Gazeta 55 Newspaper 55
- Gazeta 55 on 27 September 2010
- Type: daily newspaper
- Format: Berliner
- Owner: Fahri Balliu (1997-present)
- Founder: Fahri Balliu
- Publisher: Gazeta 55
- Editor-in-chief: Ilir Nikolla
- Staff writers: Fahri Balliu
- Founded: 18 October 1997; 28 years ago
- Political alignment: Anti-communist
- Language: Albanian
- Headquarters: Medar Shylla Street, Tirana, Albania
- Website: www.55news.al

= Gazeta 55 =

Daily newspaper

Gazeta 55 (Newspaper 55) is an Albanian language newspaper published in Tirana, Albania. The newspaper is a politically unaffiliated daily, with nine reporters on staff records. The tabloid's owner is Fahri Balliu, an Albanian businessman.

==History and profile==
Gazeta 55 was first published on 18 October 1997.
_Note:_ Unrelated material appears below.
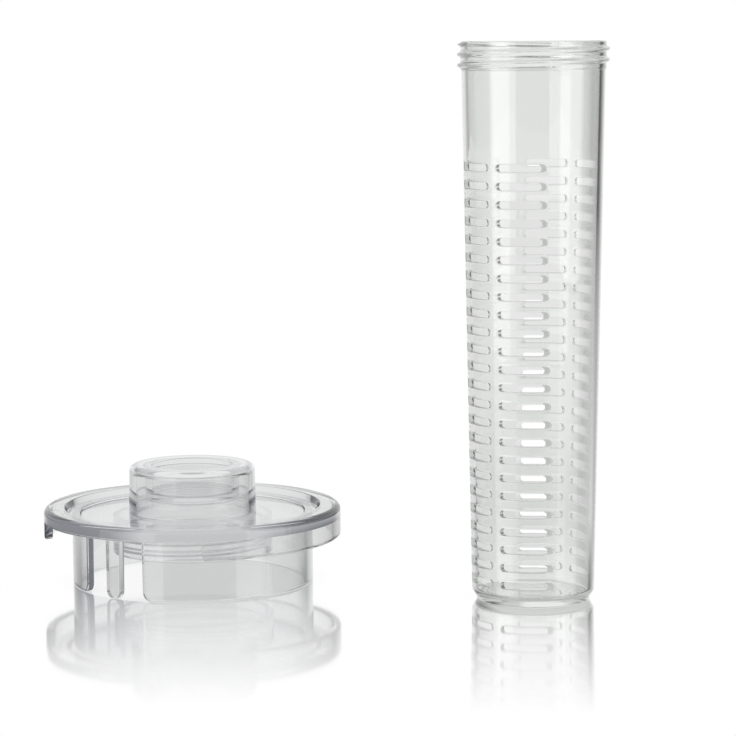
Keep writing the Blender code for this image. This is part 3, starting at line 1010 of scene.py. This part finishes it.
def make_world():
    """White where it is seen directly, and less so through plastic, which mirrors a dimmer room."""
    world = bpy.data.worlds.new("studio")
    bpy.context.scene.world = world
    graph = Graph(world)
    path = graph.node("ShaderNodeLightPath").outputs
    direction = graph.node("ShaderNodeTexCoord").outputs["Generated"]
    split = graph.node("ShaderNodeSeparateXYZ", {0: direction})
    high = graph.mapped(split.outputs["Z"], *ROOM_ABOVE_REACH, interpolation="SMOOTHSTEP")
    room = graph.mix(high, by_direction(graph, split, ROOM_LEVELS), ROOM_ABOVE)
    upward = graph.mapped(split.outputs["Z"], *UPWARD_REACH)
    direct = graph.math("LESS_THAN", path["Transmission Depth"], NO_BOUNCE)
    limit = graph.math("MULTIPLY_ADD", upward, direct, NO_BOUNCE)
    mirrored = graph.math("GREATER_THAN", path["Glossy Depth"], limit)
    passed = graph.math("GREATER_THAN", path["Transmission Depth"], NO_BOUNCE)
    through = graph.mix(passed, 1, by_direction(graph, split, FLAG_LEVELS, ROOM_THROUGH))
    level = graph.math("MULTIPLY", graph.mix(mirrored, 1, room), through)
    lit = graph.mix(path["Is Diffuse Ray"], level, ROOM_DIFFUSE)
    back = graph.node("ShaderNodeBackground", {"Color": lit})
    graph.node("ShaderNodeOutputWorld", {"Surface": back.outputs[0]})


def make_softbox(name, place):
    light = bpy.data.lights.new(name, "AREA")
    light.shape = "RECTANGLE"
    light.size, light.size_y = SOFTBOX_SIZE
    light.energy = SOFTBOX_POWER
    softbox = added(name, light)
    softbox.location = place
    softbox.rotation_euler = (SOFTBOX_AIM - place).to_track_quat("-Z", "Y").to_euler()


def make_camera():
    data = bpy.data.cameras.new("camera")
    data.lens = CAMERA_LENS
    data.sensor_width = CAMERA_SENSOR
    camera = added("camera", data)
    camera.location = CAMERA_PLACE
    tilt = Matrix.Rotation(math.pi / 2 - CAMERA_TILT, 4, "X")
    camera.rotation_euler = (tilt @ Matrix.Rotation(CAMERA_ROLL, 4, "Z")).to_euler()
    bpy.context.scene.camera = camera


make_camera()
make_world()
make_table()
make_softbox("left_softbox", LEFT_SOFTBOX)
make_softbox("right_softbox", RIGHT_SOFTBOX)
bpy.context.scene.view_settings.view_transform = "Standard"

tube_plastic = acrylic("infuser_acrylic", TUBE_COLOUR, TUBE_LIMIT, TUBE_PLACE.x, TUBE_PAINTED_GLOW)
lid_plastic = acrylic("lid_acrylic", LID_COLOUR, LID_LIMIT, LID_PLACE.x, LID_PAINTED_GLOW)
skirt_plastic = acrylic("skirt_acrylic", LID_COLOUR, LID_LIMIT, LID_PLACE.x, SKIRT_PAINTED_GLOW)
for made, node, body, plastic, slot in (
    (make_infuser_tube(), "infuser_tube", "infuser", tube_plastic, "infuser_plastic"),
    (make_lid_cover(), "lid_cover", "lid", lid_plastic, "lid_plastic"),
    (make_strainer_skirt(), "strainer_skirt", "lid", skirt_plastic, "lid_plastic"),
    (make_infuser_collar(), "infuser_collar", "lid", skirt_plastic, "lid_plastic"),
    (make_lid_knob(), "lid_knob", "lid", lid_plastic, "lid_plastic"),
):
    made.data.materials.clear()
    made.data.materials.append(plastic)
    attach(made, body)
    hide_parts(node)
At the beginning of the 2000s Gazeta 55 had a circulation of 4,500 copies.

==Name==
The number "55" was chosen because Article 55 of the Constitution of communist Albania, dealt with Agitation and Propaganda related crimes.

==Content==

===Sections===
The newspaper is organised in three sections, including the magazine.
1. News: Includes International, National, Tirana, Politics, Business, Technology, Science, Health, Sports, Education.
2. Opinion: Includes Editorials, Op-Eds and Letters to the Editor.
3. Features: Includes Arts, Movies, Theatre, and a Sigurimi file (mainly about the communist era)

===Web presence===
Gazeta 55 has had a web presence since 2008. Accessing articles requires no registration, and the whole newspaper is available in PDF. The online editor is Leonard Quku.